Mais la Route de la noix, pour les touristes, suggère aussi la région d’Hautefort avec de belles noyeraies comme chez Joffre à Nailhac, village natal de Sylvain Floirat qui oeuvra également au développement de la noix (comme de la truffe et de la pomme).
C’est également le point d’ancrage d’une active Confrérie de la noix du Périgord qui conjugue à tous les rythmes les joies du binôme chanté par les troubadours « Cerveau/Cerneau ». Présidée par Anne Cluzeau-Pédenon, persuadée du caractère patrimonial de la noix, elle encourage aussi bien les soirées-énoisage que des fêtes estivales courues avec des invités comme Céline Géraud.
Recettes à la châtaigne
Quoique valorisée par le feuillard et jouissant d’une réputation culinaire paysanne sans âge (soupes, pain…), la châtaigne resta un « mets du pauvre » jusqu’à que soient élaborées de succulentes recettes aux éléments exotiques, se jouant de la châtaigne et du marron (avec importation de celui-ci, qui est une châtaigne à une seule amande – À lire également sur ce site Châtaigne ou marron, comment les distinguer ? ).

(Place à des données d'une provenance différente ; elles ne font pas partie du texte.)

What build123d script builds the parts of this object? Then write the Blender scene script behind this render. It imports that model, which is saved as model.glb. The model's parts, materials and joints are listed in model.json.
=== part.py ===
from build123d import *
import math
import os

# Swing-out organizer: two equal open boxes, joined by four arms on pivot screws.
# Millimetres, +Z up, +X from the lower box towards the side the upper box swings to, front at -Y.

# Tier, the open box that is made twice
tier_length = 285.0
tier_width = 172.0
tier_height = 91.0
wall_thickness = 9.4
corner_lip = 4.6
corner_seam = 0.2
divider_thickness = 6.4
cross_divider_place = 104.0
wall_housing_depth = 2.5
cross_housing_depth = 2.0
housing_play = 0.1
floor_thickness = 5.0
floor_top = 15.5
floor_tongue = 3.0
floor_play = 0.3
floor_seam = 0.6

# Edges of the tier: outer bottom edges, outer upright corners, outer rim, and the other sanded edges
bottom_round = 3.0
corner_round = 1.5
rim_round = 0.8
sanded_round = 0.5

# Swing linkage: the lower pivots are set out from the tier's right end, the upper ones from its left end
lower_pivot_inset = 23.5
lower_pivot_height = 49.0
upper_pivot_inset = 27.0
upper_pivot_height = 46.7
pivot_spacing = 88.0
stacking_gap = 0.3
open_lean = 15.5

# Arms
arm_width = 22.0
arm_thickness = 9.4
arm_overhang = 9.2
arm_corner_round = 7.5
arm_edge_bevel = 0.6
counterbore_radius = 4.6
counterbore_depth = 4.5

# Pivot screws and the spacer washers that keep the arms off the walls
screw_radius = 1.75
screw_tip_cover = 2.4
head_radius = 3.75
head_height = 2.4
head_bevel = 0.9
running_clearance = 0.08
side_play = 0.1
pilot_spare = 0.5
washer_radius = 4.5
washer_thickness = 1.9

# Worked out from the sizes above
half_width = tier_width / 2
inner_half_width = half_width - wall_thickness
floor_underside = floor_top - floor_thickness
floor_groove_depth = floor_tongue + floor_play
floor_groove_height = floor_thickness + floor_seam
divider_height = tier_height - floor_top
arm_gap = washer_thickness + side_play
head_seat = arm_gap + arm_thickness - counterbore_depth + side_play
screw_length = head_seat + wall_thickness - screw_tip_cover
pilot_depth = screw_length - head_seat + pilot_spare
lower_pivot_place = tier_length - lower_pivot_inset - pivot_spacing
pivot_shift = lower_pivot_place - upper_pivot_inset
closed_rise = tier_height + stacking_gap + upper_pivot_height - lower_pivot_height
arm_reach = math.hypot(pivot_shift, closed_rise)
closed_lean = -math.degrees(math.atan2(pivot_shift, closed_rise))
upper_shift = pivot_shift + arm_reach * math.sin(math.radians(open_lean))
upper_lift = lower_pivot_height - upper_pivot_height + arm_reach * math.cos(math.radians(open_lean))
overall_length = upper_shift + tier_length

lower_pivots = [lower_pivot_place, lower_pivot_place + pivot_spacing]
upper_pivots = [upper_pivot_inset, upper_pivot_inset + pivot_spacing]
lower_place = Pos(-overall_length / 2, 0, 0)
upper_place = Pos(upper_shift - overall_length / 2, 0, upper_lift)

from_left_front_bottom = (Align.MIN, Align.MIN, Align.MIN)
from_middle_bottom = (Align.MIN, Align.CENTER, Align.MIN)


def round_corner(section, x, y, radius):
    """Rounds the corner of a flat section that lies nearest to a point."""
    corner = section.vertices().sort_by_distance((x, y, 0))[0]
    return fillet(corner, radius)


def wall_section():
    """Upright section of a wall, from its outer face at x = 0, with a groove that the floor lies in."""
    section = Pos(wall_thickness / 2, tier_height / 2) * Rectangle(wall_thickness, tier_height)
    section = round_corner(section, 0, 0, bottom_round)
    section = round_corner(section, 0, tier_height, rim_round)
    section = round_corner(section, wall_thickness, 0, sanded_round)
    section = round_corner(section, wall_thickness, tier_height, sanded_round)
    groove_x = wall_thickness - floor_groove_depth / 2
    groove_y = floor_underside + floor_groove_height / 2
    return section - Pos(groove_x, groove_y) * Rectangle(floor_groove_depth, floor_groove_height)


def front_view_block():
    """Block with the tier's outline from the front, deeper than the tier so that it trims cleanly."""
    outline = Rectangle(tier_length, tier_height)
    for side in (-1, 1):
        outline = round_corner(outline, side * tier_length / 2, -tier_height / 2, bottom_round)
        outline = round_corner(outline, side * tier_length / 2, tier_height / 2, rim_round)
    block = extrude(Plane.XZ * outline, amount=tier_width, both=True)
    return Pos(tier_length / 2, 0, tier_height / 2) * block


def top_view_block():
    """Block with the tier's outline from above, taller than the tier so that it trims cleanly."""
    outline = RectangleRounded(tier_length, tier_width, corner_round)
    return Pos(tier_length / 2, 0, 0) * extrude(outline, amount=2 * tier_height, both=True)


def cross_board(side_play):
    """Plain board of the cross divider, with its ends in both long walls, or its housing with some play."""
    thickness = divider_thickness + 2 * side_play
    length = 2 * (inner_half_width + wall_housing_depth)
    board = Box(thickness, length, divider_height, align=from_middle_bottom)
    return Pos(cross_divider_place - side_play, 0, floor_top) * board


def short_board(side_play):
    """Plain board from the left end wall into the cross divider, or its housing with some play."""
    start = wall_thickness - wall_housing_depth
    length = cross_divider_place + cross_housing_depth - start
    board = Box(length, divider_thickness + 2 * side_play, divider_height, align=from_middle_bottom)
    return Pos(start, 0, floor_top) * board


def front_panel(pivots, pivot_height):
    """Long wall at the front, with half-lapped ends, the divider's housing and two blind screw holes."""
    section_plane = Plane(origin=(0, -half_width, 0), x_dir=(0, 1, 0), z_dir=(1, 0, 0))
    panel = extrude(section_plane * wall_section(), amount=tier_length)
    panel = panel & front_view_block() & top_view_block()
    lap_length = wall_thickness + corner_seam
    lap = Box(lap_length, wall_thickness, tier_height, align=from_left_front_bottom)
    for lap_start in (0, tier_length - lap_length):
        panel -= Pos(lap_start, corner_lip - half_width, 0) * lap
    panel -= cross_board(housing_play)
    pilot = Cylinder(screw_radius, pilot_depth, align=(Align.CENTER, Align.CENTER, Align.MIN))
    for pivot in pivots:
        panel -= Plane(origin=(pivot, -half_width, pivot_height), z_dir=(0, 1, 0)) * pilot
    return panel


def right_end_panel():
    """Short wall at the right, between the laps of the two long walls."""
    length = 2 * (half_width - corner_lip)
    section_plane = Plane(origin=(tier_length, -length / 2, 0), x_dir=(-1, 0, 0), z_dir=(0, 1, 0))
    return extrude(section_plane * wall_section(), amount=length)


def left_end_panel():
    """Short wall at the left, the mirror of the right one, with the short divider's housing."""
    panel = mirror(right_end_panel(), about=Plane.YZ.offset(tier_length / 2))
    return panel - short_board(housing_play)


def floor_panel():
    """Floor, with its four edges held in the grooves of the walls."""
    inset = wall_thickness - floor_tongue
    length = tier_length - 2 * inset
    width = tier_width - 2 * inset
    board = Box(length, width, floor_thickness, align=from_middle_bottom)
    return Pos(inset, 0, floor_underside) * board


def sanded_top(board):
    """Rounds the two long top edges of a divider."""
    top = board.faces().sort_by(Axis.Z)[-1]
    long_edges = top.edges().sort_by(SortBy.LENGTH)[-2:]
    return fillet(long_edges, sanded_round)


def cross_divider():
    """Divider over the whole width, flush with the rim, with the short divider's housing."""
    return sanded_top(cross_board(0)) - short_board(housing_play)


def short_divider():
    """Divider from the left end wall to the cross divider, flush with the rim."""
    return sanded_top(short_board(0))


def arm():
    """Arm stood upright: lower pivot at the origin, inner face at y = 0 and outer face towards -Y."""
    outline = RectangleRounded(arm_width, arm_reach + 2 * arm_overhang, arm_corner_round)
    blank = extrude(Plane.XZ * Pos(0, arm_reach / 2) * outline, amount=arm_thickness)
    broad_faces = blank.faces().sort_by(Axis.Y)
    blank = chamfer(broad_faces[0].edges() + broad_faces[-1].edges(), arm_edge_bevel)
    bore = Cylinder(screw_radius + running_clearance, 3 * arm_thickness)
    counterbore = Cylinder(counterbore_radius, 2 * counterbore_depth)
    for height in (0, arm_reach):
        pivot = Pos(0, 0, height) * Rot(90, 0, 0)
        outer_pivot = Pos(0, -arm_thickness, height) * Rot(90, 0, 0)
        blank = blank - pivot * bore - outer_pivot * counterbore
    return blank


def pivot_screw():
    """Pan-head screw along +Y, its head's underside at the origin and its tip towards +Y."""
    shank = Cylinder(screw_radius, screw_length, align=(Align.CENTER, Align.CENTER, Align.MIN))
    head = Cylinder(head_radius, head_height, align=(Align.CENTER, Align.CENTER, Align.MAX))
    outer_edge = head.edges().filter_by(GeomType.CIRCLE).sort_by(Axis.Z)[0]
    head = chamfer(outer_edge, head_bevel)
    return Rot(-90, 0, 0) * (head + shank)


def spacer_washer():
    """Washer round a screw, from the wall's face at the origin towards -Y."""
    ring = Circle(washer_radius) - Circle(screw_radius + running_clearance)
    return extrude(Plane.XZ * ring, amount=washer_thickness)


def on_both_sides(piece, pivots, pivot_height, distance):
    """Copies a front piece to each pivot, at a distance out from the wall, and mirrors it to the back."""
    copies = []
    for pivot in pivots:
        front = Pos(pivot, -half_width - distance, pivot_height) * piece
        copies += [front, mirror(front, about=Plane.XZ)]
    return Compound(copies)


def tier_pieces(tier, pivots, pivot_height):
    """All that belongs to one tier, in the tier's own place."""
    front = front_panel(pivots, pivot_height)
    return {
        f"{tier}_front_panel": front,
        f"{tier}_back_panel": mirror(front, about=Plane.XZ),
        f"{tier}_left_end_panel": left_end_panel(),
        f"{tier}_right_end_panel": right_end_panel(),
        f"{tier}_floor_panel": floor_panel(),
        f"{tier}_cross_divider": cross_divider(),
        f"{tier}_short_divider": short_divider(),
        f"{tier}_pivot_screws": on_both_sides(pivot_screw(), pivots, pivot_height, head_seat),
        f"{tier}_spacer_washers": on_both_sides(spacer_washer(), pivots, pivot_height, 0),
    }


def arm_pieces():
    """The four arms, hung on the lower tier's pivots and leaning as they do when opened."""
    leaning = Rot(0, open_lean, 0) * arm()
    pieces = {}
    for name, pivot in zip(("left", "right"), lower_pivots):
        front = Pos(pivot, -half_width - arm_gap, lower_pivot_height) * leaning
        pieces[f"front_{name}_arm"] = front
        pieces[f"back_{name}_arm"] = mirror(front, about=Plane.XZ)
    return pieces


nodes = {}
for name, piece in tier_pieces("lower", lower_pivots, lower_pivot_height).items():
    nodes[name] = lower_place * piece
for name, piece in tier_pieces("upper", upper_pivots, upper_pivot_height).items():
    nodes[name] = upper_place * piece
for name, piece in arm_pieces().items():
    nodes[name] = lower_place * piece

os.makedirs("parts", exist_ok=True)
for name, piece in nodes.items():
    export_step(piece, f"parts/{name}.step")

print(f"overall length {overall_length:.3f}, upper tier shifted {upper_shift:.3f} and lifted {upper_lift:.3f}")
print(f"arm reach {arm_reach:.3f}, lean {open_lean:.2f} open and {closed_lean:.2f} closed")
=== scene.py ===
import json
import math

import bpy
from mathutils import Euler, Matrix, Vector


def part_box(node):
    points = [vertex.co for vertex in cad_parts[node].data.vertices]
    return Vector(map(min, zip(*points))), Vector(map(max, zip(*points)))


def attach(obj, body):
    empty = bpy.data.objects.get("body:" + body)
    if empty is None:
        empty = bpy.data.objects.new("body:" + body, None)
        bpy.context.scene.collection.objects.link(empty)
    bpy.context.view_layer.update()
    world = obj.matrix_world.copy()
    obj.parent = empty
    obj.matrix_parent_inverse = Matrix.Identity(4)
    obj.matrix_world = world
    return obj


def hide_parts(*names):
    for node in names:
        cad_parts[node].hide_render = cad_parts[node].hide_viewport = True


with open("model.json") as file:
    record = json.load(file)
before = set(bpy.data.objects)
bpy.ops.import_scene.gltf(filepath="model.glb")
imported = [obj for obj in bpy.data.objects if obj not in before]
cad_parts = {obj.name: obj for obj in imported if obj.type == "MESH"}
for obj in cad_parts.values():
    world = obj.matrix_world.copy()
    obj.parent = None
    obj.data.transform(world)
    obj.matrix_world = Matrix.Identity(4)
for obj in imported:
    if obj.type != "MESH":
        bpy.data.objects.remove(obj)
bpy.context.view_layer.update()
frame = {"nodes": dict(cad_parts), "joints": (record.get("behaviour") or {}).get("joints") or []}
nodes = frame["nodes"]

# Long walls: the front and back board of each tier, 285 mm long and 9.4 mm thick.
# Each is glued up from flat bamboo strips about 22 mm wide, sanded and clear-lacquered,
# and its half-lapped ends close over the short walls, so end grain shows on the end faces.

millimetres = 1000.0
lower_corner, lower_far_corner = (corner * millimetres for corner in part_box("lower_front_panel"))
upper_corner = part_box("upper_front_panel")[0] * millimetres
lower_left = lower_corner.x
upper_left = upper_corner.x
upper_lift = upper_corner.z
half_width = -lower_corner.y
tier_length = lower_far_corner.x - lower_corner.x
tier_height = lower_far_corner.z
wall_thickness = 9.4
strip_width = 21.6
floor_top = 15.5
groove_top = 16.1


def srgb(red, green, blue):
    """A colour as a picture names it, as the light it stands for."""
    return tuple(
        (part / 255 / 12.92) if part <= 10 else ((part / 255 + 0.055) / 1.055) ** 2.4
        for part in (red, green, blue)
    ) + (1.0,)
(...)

Parallèlement, se développaient – y compris à l’export – des spécialistes comme Inovfruit à Mussidan ainsi qu’un tourisme du Pays du châtaignier grâce à Jean Issard, à Villefranche-du-Périgord. Et cette cité au site stratégique entre trois départements, créait en 2013 une prometteuse Maison de la châtaigne, en soupirant après un Label rouge de la castanéiculture comparable à celui de la noix, encouragé par le Conseil général d’alors.

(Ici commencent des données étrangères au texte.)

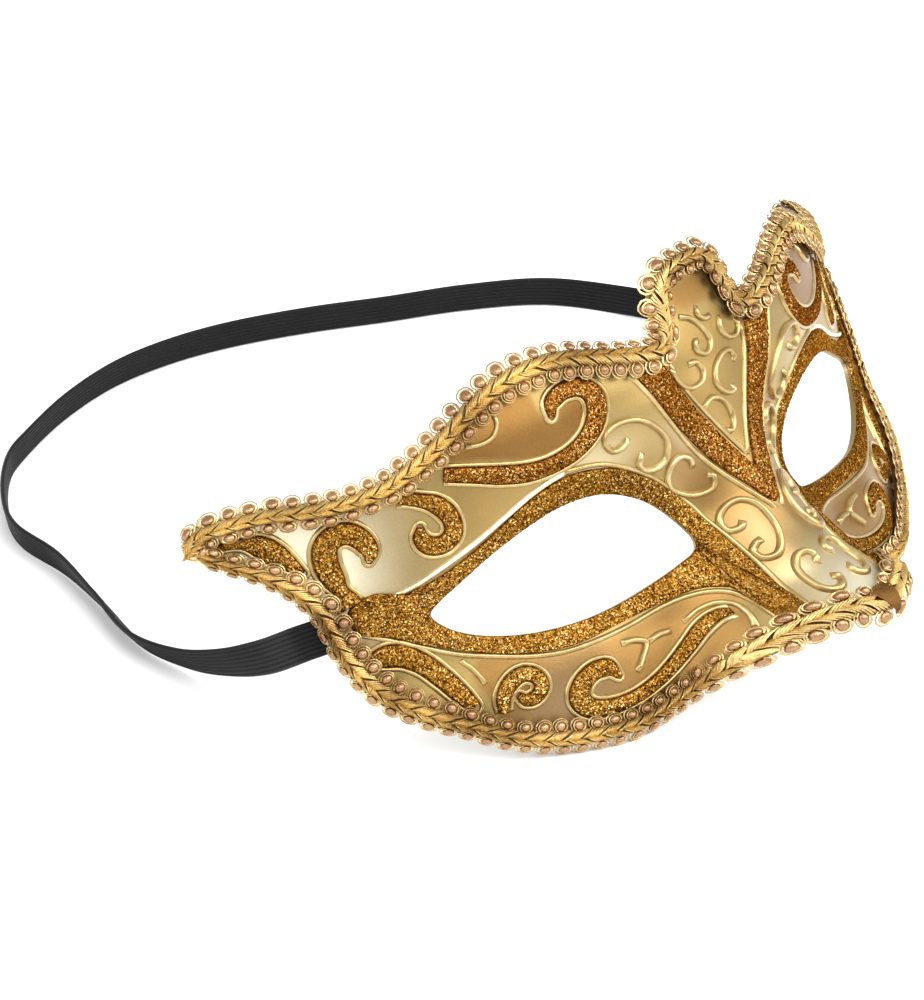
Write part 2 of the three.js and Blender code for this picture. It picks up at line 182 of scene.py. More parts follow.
class Build:
    """Collects grids of points, then makes one mesh piece of them."""

    def __init__(self):
        self.points, self.faces, self.looks, self.count = [], [], [], 0

    def faces_at(self, faces, look=0):
        self.faces.append(faces)
        self.looks.append(np.full(len(faces), look))

    def grids(self, p, look=0, closed_rows=False, closed_cols=False, caps=False, flip=False):
        """p is one grid (rows, cols, 3) or a stack of equal ones. Caps close both ends of a tube."""
        p = p.reshape(-1, *p.shape[-3:])
        k, rows, cols, _ = p.shape
        base = self.count + np.arange(k)[:, None, None] * rows * cols
        f = grid_faces(rows, cols, closed_rows, closed_cols)
        f = f[:, ::-1] if flip else f
        self.faces_at((base + f).reshape(-1, 4), look)
        if caps:
            a = np.arange(cols)
            b = (rows - 1) * cols + a
            a, b = (a, b[::-1]) if flip else (a[::-1], b)
            self.faces_at((base[:, 0] + a).reshape(-1, cols), look)
            self.faces_at((base[:, 0] + b).reshape(-1, cols), look)
        self.points.append(p.reshape(-1, 3))
        self.count += k * rows * cols

    def piece(self, name, materials, weld=False, sharp=50, fields=None):
        """One object at the origin. fields are values per point."""
        p = np.concatenate(self.points)
        faces = self.faces
        keep = np.arange(len(p))
        if weld:
            grid = np.round(p * WELD).astype(int)
            _, keep, same = np.unique(grid, axis=0, return_index=True, return_inverse=True)
            p = p[keep]
            faces = [same.reshape(-1)[f] for f in faces]
        mesh = bpy.data.meshes.new(name)
        loops = np.concatenate([f.reshape(-1) for f in faces])
        totals = np.concatenate([np.full(len(f), f.shape[1]) for f in faces])
        mesh.vertices.add(len(p))
        mesh.vertices.foreach_set("co", p.reshape(-1).astype(np.float32))
        mesh.loops.add(len(loops))
        mesh.loops.foreach_set("vertex_index", loops.astype(np.int32))
        mesh.polygons.add(len(totals))
        starts = np.concatenate([[0], np.cumsum(totals)[:-1]])
        mesh.polygons.foreach_set("loop_start", starts.astype(np.int32))
        mesh.polygons.foreach_set("material_index", np.concatenate(self.looks).astype(np.int32))
        mesh.update(calc_edges=True)
        mesh.validate()
        for key, value in (fields or {}).items():
            field = mesh.attributes.new(key, "FLOAT", "POINT")
            field.data.foreach_set("value", value[keep].astype(np.float32))
        mesh.polygons.foreach_set("use_smooth", np.ones(len(mesh.polygons), bool))
        mesh.set_sharp_from_angle(angle=math.radians(sharp))
        for material in materials:
            mesh.materials.append(material)
        piece = bpy.data.objects.new(name, mesh)
        bpy.context.collection.objects.link(piece)
        return piece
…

Le pays de la Lémance ainsi revivifié y expose ses meubles, parquets et jouets en bois de châtaignier et a redonné tout son lustre à la Confrérie du châtaignier, de la châtaigne et du champignon présidée par la très motivée Martine Amiguet. Clou de son annuelle Fête de la châtaigne automnale (on frise la trentaine) : le « cracher de châtaigne », inscrit au Livre des records !
Alain Bernard (1)
Auteur et journaliste périgourdin, ex-localier au journal Sud-Ouest Dordogne
À lire également les dossiers La Châtaigne du Périgord et la La Noix du Périgord
Notes :
(1)Alain Bernard est l’auteur d’une vingtaine d’ouvrages, dont trois consacrés à la truffe du Périgord : Les Truffes du Tsar, Truffes impériales et Les forçats de la truffe. — Pour en savoir plus : Association Arka.
Une coquille se trouve dans ce très bel article, ce n’est pas Jouffre à Nailhac mais bien « Joffre » connu pour ses belles noyeraies !
Avouez qu’une coquille dans un article consacré à la noix, c’était inévitable ! Plus sérieusement, merci beaucoup pour votre lecture attentive… et pour l’intérêt que vous portez à Esprit de Pays.